The Ninth Circuit recently reversed a summary judgment order issued in favor of the employer where during a promotional process, management had stated a preference to hire “younger, less experienced agents.” France v. Johnson, Dep’t of Homeland Security, __ F.3d __, 2015 WL 4604730 (9th Cir. 2015).
Fifty-four year old France applied for a new pilot program of operations agents that would receive a higher pay grade than the administrative agents. Four operations positions were created as a result of the pilot program and twenty-four eligible candidates applied. The applicants' ages ranged from 38 to 54 years.
The selection process consisted of ranking the applicants by their scores from a standardized agency test. Assistant Chief Patrol Agent (“ACPA”) Gilbert then invited twelve candidates for interviews in Washington, D.C. The panel of interviewers consisted of Chief Patrol Agent Gilbert and two other ACPAs. After the interviews, the panel selected six top-ranked candidates. Gilbert recommended four of the six to Chief Border Patrol Agent, who in turn recommended the same four candidates to the decision-maker -- the Deputy Commissioner.
France was the oldest agent to apply for the new program, and was rejected in favor of the four selected applicants who were 44, 45, 47, and 48 years old. France claimed that ACPA Gilbert had repeatedly approached him about taking retirement prior to this application process. Another agent testified that Gilbert had stated his preference to promote “young dynamic agents” to staff the new operations program.
Under the Age Discrimination in Employment Act (ADEA), this evidence alone was sufficient to overcome summary judgment and establish a prima facie case of discrimination for trial. The ADEA makes it unlawful for an employer to discriminate “because of [an] individual's age.” In reversing the district court’s order, the Ninth Circuit emphasized as follows:
When a plaintiff opposing summary judgment presents direct evidence of a discriminatory motive, we do not assess the direct evidence in the burden-shifting framework set forth in McDonnell Douglas Corp. v. Green, 411 U.S. 792, 802, 93 S.Ct. 1817, 36 L.Ed.2d 668 (1973).
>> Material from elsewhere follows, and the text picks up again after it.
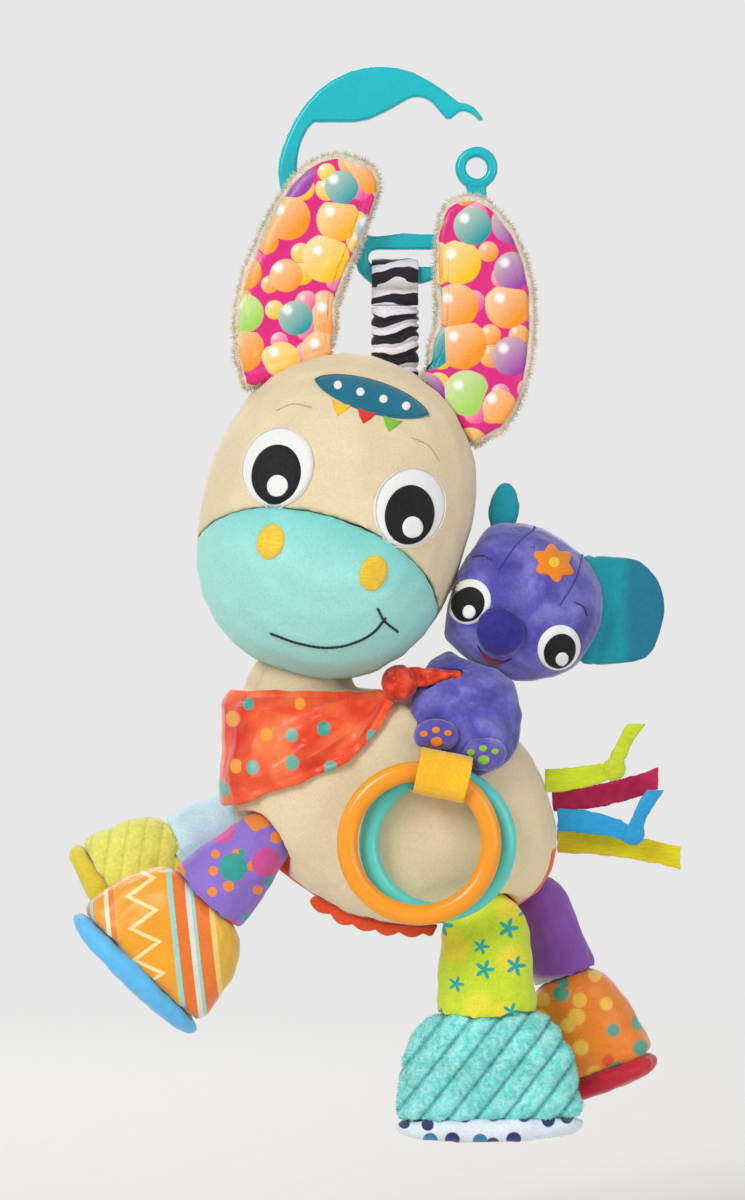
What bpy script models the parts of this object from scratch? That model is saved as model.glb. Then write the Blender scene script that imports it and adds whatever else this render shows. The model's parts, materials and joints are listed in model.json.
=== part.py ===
"""Hanging pram toy: a stuffed donkey with a small koala riding on it, hung by a gathered
elastic strap from an open plastic hook.

Metres, +Z up, the faces look along -Y. The origin is the flat seat under the hook's blade,
which rests on the rim that carries the toy."""

import math

import bmesh
import bpy
import numpy as np
from mathutils import Vector
from mathutils.bvhtree import BVHTree

for old_object in list(bpy.data.objects):
    bpy.data.objects.remove(old_object, do_unlink=True)

# Clearances
SEAM_GAP = 0.0004  # between pieces that are sewn or pressed together
TURN_GAP = 0.0006  # round an end that turns in its neighbour
SOFT_GAP = 0.0016  # between stuffed pieces that swing past each other
OVERRUN = 0.030  # how far a cutter runs past what it cuts

# Hook
HOOK_WIDTH = 0.0602
HOOK_RISE = 0.0161  # seat to the top of the arch
HOOK_DROP = 0.0467  # seat to the underside of the strap bar
HOOK_THICKNESS = 0.0052
HOOK_EDGE_ROUND = 0.0008
SEAT_LENGTH = 0.0118
SEAT_LEFT = 0.0098  # from the origin to the seat's left end
BAR_HEIGHT = 0.0050
SLOT_HEIGHT = 0.0049
SLOT_LEFT_ROOM = 0.0009
SLOT_RIGHT_ROOM = 0.0070
EYELET_DIAMETER = 0.0124
EYELET_HOLE = 0.0062
EYELET_X = 0.0370
EYELET_DROP = 0.0132
EYELET_EXTRA_THICKNESS = 0.0006

# Strap
STRAP_X = 0.0135
STRAP_WIDTH = 0.0137
STRAP_LOOP_WALL = 0.0012
STRAP_TAIL_LENGTH = 0.0040
STRAP_TAIL_THICKNESS = 0.0040
SLEEVE_LENGTH = 0.0205
SLEEVE_THICKNESS = 0.0072
SLEEVE_WALL = 0.0011
GATHER_COUNT = 6
GATHER_DEPTH = 0.0007
SLEEVE_SQUARENESS = 3.2
ELASTIC_SQUARENESS = 5.0
ELASTIC_WIDTH = 0.0080
ELASTIC_THICKNESS = 0.0014
STRAP_SEAT_DEPTH = 0.0022  # how far the strap's lower end is sunk into the head

# Donkey's head
HEAD_WIDTH = 0.0766
HEAD_HEIGHT = 0.0938
HEAD_FRONT_DEPTH = 0.0330
HEAD_BACK_DEPTH = 0.0320
HEAD_TILT = math.radians(17)
HEAD_SQUARENESS = 2.35
HEAD_FULLNESS = 2.2
HEAD_LEFT_OF_STRAP = 0.0170
HEAD_AHEAD_OF_STRAP = 0.0090
MUZZLE_SWELL_SHARE = 0.16
MUZZLE_ARCH_WIDTH = 0.0730
MUZZLE_ARCH_HEIGHT = 0.0200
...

The court then underscored its view that the above-described evidence provided both direct evidence and circumstantial evidence of discriminatory intent such that the traditional burden-shifting analysis was conducted.
The court concluded that France had established that he was (1) at least forty years old, (2) qualified for the position for which an application was submitted, (3) denied the position, and (4) the promotion was given to a substantially younger person. In so doing, the court adopted the Seven Circuit’s test for “substantially younger person:”
The Seventh Circuit has held that an age difference of less than ten years creates a rebuttable presumption that the age difference is insubstantial. Hartley v. Wisc. Bell, 124 F.3d 887, 893 (7th Cir.1997).
According to the Ninth Circuit, France’s evidence rebutted this presumption and demonstrated a prima facie case that his age was a significant factor in the promotional process. In response to France’s evidence, the agency provided legitimate nondiscriminatory reasons for not promoting France that were related to his qualifications to lead. Overall, the court concluded that the evidence presented by France was sufficient to demonstrate an issue regarding whether the agency’s reasons were pretext for discrimination such that a trial on the merits was required.
The court found significant that ACPA Gilbert created the new program for operations agents, had expressed a desire to promote young agents, was involved in the promotional process, had recommend the four finalists to the Chief, and had approached France about retiring. Such evidence was sufficient to demonstrate a genuine issue of material fact as to whether the agency’s stated nondiscriminatory rationale was pretext for discrimination. Even though Gilbert was not the final decision-maker, his alleged discriminatory motive was enough to defeat the agency’s motion for summary judgment.
Employers are reminded to keep discussions of an employee’s age out of the workplace. In promotional situations, the France case serves as a reminder that the comments of employees involved in the process – especially influential management employees – can create ADEA liability for the employer. The France court emphasized in its analysis that a case will likely head for a trial on the merits if there is either direct or circumstantial evidence that an applicant’s age was a significant factor to the employer during the promotional process. Even an age differential of less than ten years can provide probative evidence to establish a prima facie case of discrimination.